For decades, Seeger has created or popularized many of the peace and justice movement’s greatest anthems — “If I Had a Hammer,” “Where Have All the Flowers Gone,” “The Big Muddy,” “We Shall Overcome” and others.

Now his Nobel nomination, the brainchild of Eleanor Walden and Eliot Kenin, outstanding folksingers in their own right, is the subject of an Internet petition campaign addressed to the American Friends Service Committee. (As a recipient of the Peace Prize, in 1947, the AFSC is entitled to send nominations to the Norwegian Nobel Committee for the worldwide high honor.)

In a little over six weeks, the effort has garnered nearly 6,000 signatures. Links can be found at many folk-music-related sites besides the petition’s initial home on the social interest site . On a recent Sunday, the site featured the Seeger petition as one of its most popular entries.
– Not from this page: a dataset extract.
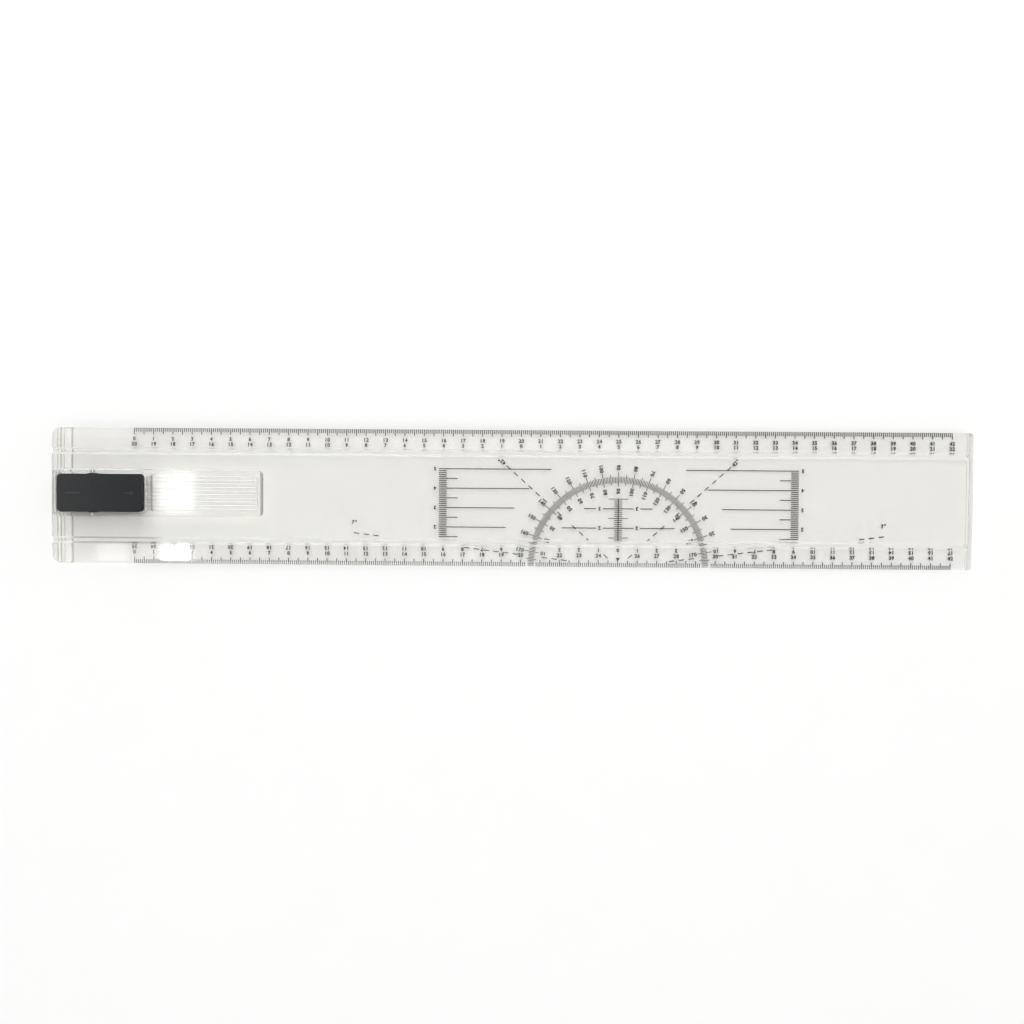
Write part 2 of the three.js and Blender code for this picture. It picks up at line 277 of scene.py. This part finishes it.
def ranged(tree, value, low, high, from_low=0.3, from_high=0.7):
    """Maps a value to between `low` and `high`. Noise lies mostly between the two `from` defaults."""
    node = add(tree, "ShaderNodeMapRange", Value=value)
    node.inputs["From Min"].default_value = from_low
    node.inputs["From Max"].default_value = from_high
    node.inputs["To Min"].default_value = low
    node.inputs["To Max"].default_value = high
    return node.outputs["Result"]


def two_tones(tree, factor, first, second):
    node = tree.nodes.new("ShaderNodeMix")
    node.data_type = "RGBA"
    tree.links.new(factor, node.inputs[0])
    colour_inputs = [socket for socket in node.inputs if socket.type == "RGBA"]
    colour_inputs[0].default_value = (*first, 1)
    colour_inputs[1].default_value = (*second, 1)
    return next(socket for socket in node.outputs if socket.type == "RGBA")


def maths(tree, operation, first, second=0.0):
    node = tree.nodes.new("ShaderNodeMath")
    node.operation = operation
    for socket, value in zip(node.inputs, (first, second)):
        if isinstance(value, bpy.types.NodeSocket):
            tree.links.new(value, socket)
        else:
            socket.default_value = value
    return node.outputs[0]


def bump(tree, height, strength, distance):
    node = add(tree, "ShaderNodeBump", Height=height, Strength=strength, Distance=distance)
    return node.outputs["Normal"]


def finish(tree, shader):
    output = tree.nodes.new("ShaderNodeOutputMaterial")
    tree.links.new(shader, output.inputs["Surface"])


def mixed(tree, share, first, second):
    """The shader `first`, with a share of `second`."""
    node = tree.nodes.new("ShaderNodeMixShader")
    tree.links.new(share, node.inputs["Fac"])
    tree.links.new(first.outputs[0], node.inputs[1])
    tree.links.new(second.outputs[0], node.inputs[2])
    return node


def grained(name, pattern, tones, roughness, relief=None, metallic=0.0):
    """A material whose tone and roughness follow one noise pattern, and its bump too with `relief`."""
    material, tree = new_material(name)
    grain = stretched_noise(tree, **pattern)
    shader = add(
        tree, "ShaderNodeBsdfPrincipled",
        Base_Color=two_tones(tree, grain, *tones), Metallic=metallic,
        Roughness=ranged(tree, grain, *roughness),
    )
    if relief:
        tree.links.new(bump(tree, grain, *relief), shader.inputs["Normal"])
    finish(tree, shader.outputs[0])
    return material


def moulded_walls(tree, sloping_share, upright_share, painted_shade_place):
    """How much of the acrylic's walls is frosted, and how much of that is painted shade beside the
    rocker.

    Sloping walls are frosted along most of the rule, less towards the right end, and more on its bead.
    """
    painted_shade_from, painted_shade_to, painted_shade_below = painted_shade_place
    coordinates = tree.nodes.new("ShaderNodeTexCoord")
    up = add(tree, "ShaderNodeSeparateXYZ", Vector=coordinates.outputs["Normal"]).outputs["Z"]
    place = add(tree, "ShaderNodeSeparateXYZ", Vector=coordinates.outputs["Object"]).outputs
    lean = maths(tree, "ABSOLUTE", up)
    not_flat = ranged(tree, lean, 1.0, 0.0, *STEEPEST_FLAT)
    not_upright = ranged(tree, lean, 0.0, 1.0, *FLATTEST_UPRIGHT)
    moulded = ranged(tree, place["X"], sloping_share, POLISHED_FROST, *rows(POLISH_FROM))
    bead = ranged(tree, place["X"], 0.0, BEAD_FROST, *rows(BEAD_FROM))
    along = maths(tree, "MAXIMUM", maths(tree, "MULTIPLY", not_upright, moulded), bead)
    sloping = maths(tree, "MULTIPLY", not_flat, along)
    upright = ranged(tree, lean, upright_share, 0.0, *FLATTEST_UPRIGHT)
    # painted shade: between two places along the rule, and below a height across it
    begun = ranged(tree, place["X"], 0.0, 1.0, *rows(painted_shade_from))
    not_ended = ranged(tree, place["X"], 1.0, 0.0, *rows(painted_shade_to))
    fade_from, fade_to = row(0, painted_shade_below - PAINTED_SHADE_FADE).y, row(0, painted_shade_below + PAINTED_SHADE_FADE).y
    lower_side = ranged(tree, place["Y"], 1.0, 0.0, fade_from, fade_to)
    painted_shade = maths(tree, "MULTIPLY", lower_side, maths(tree, "MULTIPLY", begun, not_ended))
    return maths(tree, "MAXIMUM", sloping, upright), painted_shade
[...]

“As a prominent musician, his songs, messages and performance style, typified by getting the audience to sing, have worked to engage other people, particularly the youth, in movements to end the Vietnam War, ban nuclear weapons, work for international solidarity, the civil rights movement and environmental responsibility,” Walden and Kenin wrote to the AFSC. “It is time that a cultural worker receives the recognition that this work has great influence and global reach, that it is not only a medium of entertainment but of education, inspiration and action.”

The two continued, “Pete knit the world together” with songs from around the globe and educated generations by singing songs from the country’s great popular struggles.

In a telephone interview, Walden said, “What is unusual about this effort is that to the best of my knowledge, no Nobel nomination was ever started at the grassroots. This is the first time it’s the people who are proposing a nomination.”

Walden said that for a long time she didn’t tell Seeger, “because he has always said, give honors to others.” Finally, she said, she wrote him a long letter “to which he responded positively.”

Walden said she first met Seeger at “Sunday sings” in New York City’s Washington Square Park in the mid-1940s, and worked with him on projects such as the Woodstock Folk Festival, which she organized in the early ’60s.

Each year the AFSC puts out a call, which it posts on its web site and encourages staff members to circulate, to develop a pool of nomination proposals. Walden and Kenin’s letter has been forwarded to AFSC’s Nobel Peace Prize Nominating Committee, which prepares a recommendation for the AFSC Board.

Born in 1919, Pete Seeger’s role as a leading folksinger and movement activist dates back to 1940, when he and Woody Guthrie helped form the Almanac Singers. During the witch-hunt McCarthy era of the late ’40s and ’50s, Seeger was repeatedly targeted for blacklisting and red-baiting. His performances were cancelled; he was indicted for contempt of Congress. Undaunted, during those years he wrote and co-wrote such songs as “If I Had a Hammer” and “Where Have All the Flowers Gone?” Together with Lee Hayes, Ronnie Gilbert and Fred Hellerman, he formed the renowned singing group The Weavers in 1950.

In 1969, Seeger added the environmental movement to his causes with the launch of the sloop Clearwater into the Hudson River. His work continues to be an active force in today’s civil rights, peace and justice struggles.